What is expected -> Which lines run from the first one up to and including the one with "module placed() translate([0, mid_y, 0])"? Print exactly those.
++++++
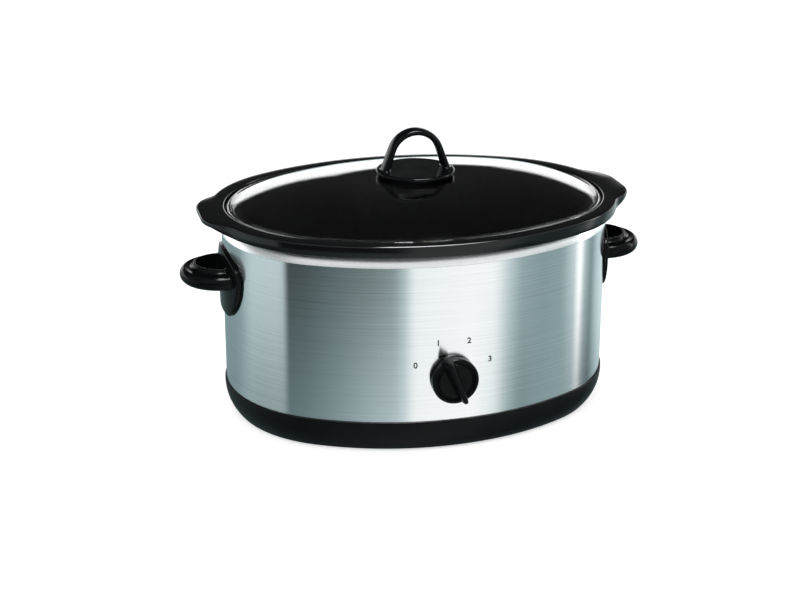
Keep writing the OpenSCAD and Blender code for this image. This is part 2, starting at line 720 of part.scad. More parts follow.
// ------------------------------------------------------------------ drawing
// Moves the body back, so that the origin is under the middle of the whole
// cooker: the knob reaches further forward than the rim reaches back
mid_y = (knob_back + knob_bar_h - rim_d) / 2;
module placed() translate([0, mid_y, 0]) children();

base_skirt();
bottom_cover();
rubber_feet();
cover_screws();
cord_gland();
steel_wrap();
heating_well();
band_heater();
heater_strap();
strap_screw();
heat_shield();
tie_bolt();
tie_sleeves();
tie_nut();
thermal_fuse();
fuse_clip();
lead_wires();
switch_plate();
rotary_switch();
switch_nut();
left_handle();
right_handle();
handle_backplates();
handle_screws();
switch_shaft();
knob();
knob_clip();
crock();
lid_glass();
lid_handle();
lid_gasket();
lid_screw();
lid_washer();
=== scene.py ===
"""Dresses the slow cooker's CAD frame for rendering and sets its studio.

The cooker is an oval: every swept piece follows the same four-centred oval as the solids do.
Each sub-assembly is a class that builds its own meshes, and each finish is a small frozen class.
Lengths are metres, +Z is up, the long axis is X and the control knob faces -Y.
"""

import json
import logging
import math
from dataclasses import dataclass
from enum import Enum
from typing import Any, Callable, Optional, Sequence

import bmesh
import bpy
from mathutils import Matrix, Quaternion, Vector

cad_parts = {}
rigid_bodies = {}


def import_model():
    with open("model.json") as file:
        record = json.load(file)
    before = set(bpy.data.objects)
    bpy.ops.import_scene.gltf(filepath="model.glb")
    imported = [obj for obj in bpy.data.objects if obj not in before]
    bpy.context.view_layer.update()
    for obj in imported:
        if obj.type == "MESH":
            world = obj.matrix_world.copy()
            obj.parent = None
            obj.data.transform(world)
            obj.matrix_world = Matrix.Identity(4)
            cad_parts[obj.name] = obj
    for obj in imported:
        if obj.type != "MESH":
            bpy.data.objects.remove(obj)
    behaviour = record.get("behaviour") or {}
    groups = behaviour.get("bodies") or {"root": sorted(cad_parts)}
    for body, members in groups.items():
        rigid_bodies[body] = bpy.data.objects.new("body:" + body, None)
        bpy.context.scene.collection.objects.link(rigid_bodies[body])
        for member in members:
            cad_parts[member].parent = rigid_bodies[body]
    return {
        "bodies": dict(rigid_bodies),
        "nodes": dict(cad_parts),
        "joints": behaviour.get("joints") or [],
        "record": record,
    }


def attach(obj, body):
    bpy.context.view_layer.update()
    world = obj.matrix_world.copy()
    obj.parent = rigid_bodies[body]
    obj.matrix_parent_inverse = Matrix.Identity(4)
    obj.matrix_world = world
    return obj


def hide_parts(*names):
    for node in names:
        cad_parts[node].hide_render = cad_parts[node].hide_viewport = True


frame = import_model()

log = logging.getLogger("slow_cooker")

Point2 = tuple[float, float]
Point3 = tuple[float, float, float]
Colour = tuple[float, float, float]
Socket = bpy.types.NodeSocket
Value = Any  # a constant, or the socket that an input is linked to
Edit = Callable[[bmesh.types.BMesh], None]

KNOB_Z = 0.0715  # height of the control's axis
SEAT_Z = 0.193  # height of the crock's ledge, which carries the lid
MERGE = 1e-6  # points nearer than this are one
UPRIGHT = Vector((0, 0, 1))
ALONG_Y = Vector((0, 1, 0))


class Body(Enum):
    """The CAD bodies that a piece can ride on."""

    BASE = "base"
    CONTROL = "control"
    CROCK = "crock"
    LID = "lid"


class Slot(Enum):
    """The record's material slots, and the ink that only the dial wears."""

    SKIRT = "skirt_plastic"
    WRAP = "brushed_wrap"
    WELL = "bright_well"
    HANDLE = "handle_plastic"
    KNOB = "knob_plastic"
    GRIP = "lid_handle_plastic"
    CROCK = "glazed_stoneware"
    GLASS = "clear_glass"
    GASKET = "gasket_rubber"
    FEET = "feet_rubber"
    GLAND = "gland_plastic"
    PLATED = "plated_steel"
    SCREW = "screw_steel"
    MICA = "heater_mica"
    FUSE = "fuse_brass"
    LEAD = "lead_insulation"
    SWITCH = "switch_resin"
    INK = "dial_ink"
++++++
Answer to the task ->
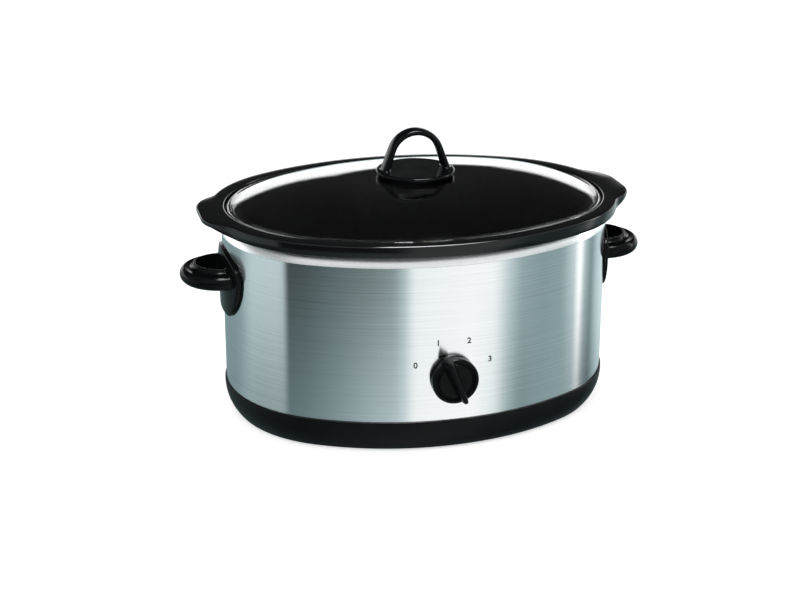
Keep writing the OpenSCAD and Blender code for this image. This is part 2, starting at line 720 of part.scad. More parts follow.
// ------------------------------------------------------------------ drawing
// Moves the body back, so that the origin is under the middle of the whole
// cooker: the knob reaches further forward than the rim reaches back
mid_y = (knob_back + knob_bar_h - rim_d) / 2;
module placed() translate([0, mid_y, 0]) children();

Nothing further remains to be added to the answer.